What do such killings tell us? Not enough, although there are insights and patterns that can be extracted from the details. These tragedies could, for example, lead to the argument that all guns should be banned, confiscated and destroyed. It could also lead to arguments for banning knives and blunt instruments since roughly 20 percent of murders involve those weapons. Barack Obama recently stated in support of new gun control laws that even one death due to firearms was not acceptable. The unfortunate but obvious fact is that you can’t stop everything or protect everyone. I mention the President’s aspiration because it really is a situation in which the “perfect is the enemy of the good”. There is no way a perfect gun violence law can or should be enacted and if one ever was passed the intrusiveness of governmental control required for enforcement would truly be “mind blowing”. It would create a police state of the kind we have never seen in America outside the pages of fiction. The numbers of police, monitoring, reports, conflicts and the like would be astounding and extremely expensive in the toll of money, human rights and lost freedoms. It is a recipe for civil strife and domestic terrorism.
But consider other less dire interpretations. One lesson we might take away from the litany of killings set out above is that it is considerably more important to “control the context” than the weapon. By “control the context” I mean understanding where, when and why most illegal shootings occur. Besides being spread across a vast nation, a number of the killings happened in urban areas in “the wee hours of the morning”. They were also in close proximity to bars or convenience stores. One involved the shooting of an armed robber by police. Two others were ruled justifiable homicides. One was a suicide. Another, with the six-year-old girl, was a terrible accident and the result of a father who was a convicted felon breaking the law by even having a gun. Although not reflected in these data, in far too many instances gun murders involve otherwise law-abiding family members who “lose it” and kill people they love due to divorce, infidelity, paranoia or insanity.

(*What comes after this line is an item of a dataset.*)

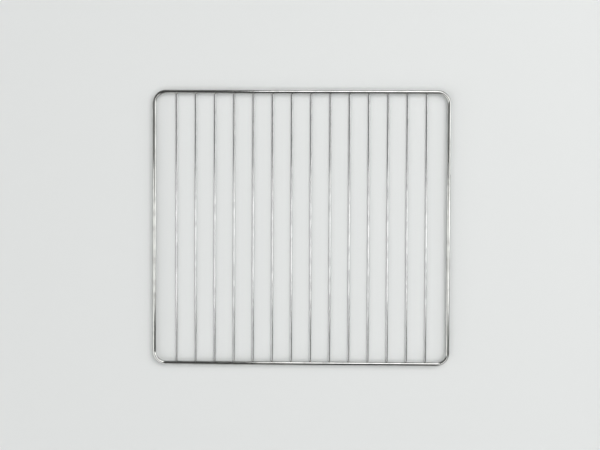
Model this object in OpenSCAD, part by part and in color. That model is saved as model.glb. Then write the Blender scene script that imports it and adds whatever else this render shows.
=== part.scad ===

This is not at all surprising. People who have been drinking are easy victims for predators or, if armed, are potentially dangerous people. Convenience stores tend to have cash and the customers who frequent them in late hours may not be fully alert. Such stores and locations are convenient targets that seem to draw street criminals looking for a quick and easy “score” from their personal “ATMs”. One option to prevent such attacks is to shut down bars much earlier, to impose curfews so “honest people” aren’t on the streets past ten PM or so, and require late night or 24/7 convenience stores to close up earlier. Otherwise they will remain magnets for predators. This would do far more to reduce the number of gun-involved murders than any number of ineffective laws against guns. But of course we won’t take that kind of action.
I started out by mentioning that the hysteria over gun control is to some extent a media-instigated crisis. This in no way seeks to devalue the horrors of the recent tragedies in schools and a theater. But even with those terrible events we need to understand that there may be a problem with certain types of killings that must be addressed if we can figure out how to do so responsibly and strategically. But, in the midst of the political and media-driven hype an intriguing fact in the current aggressive movement for expanded gun control is that there has been a dramatic decline in killings by guns in the US over the past several decades.
Consider what has happened in the US over the past twenty years. The infoplease.com site reports that in 1993 there were a total of 23,180 murders in the US. From that total, 16,136 were by gun, 2,967 by cutting or stabbing, and 1022 by blunt instrument. The striking “counter-fact” in relation to the media-hyped effort to create a sense that we are faced with a rapidly growing crisis of violence and murder by gun is that in 2008, even though the US population grew dramatically since 1993, there were 14,299 total murders, 9,000 fewer than 1993. Of those killings 9,484 were by gun. The vast proportion of those deaths were by handguns rather than assault rifles. 1,897 of the 2008 killings were caused by cutting or stabbing and 614 deaths were inflicted by blunt instruments.
The irony is that gun laws were loosened rather than tightened during that period. The FBI reports that in 2010 there were 12,996 murders with 8,775 by guns, 1704 by knife or cutting, and 540 by blunt instrument. These figures are not offered to suggest that murders are not terrible tragedies. But they show clearly that killings are on the decline and that the US is not experiencing an increase in murders by guns or any other weapon. Between 1968 and 2011, for example, the rate of murder per 100,000 people declined from 10.2 to 4.7. The data show steady improvement, something we would never be aware of if all we did was receive our information from the “circus” of US media intent on ratings and hype.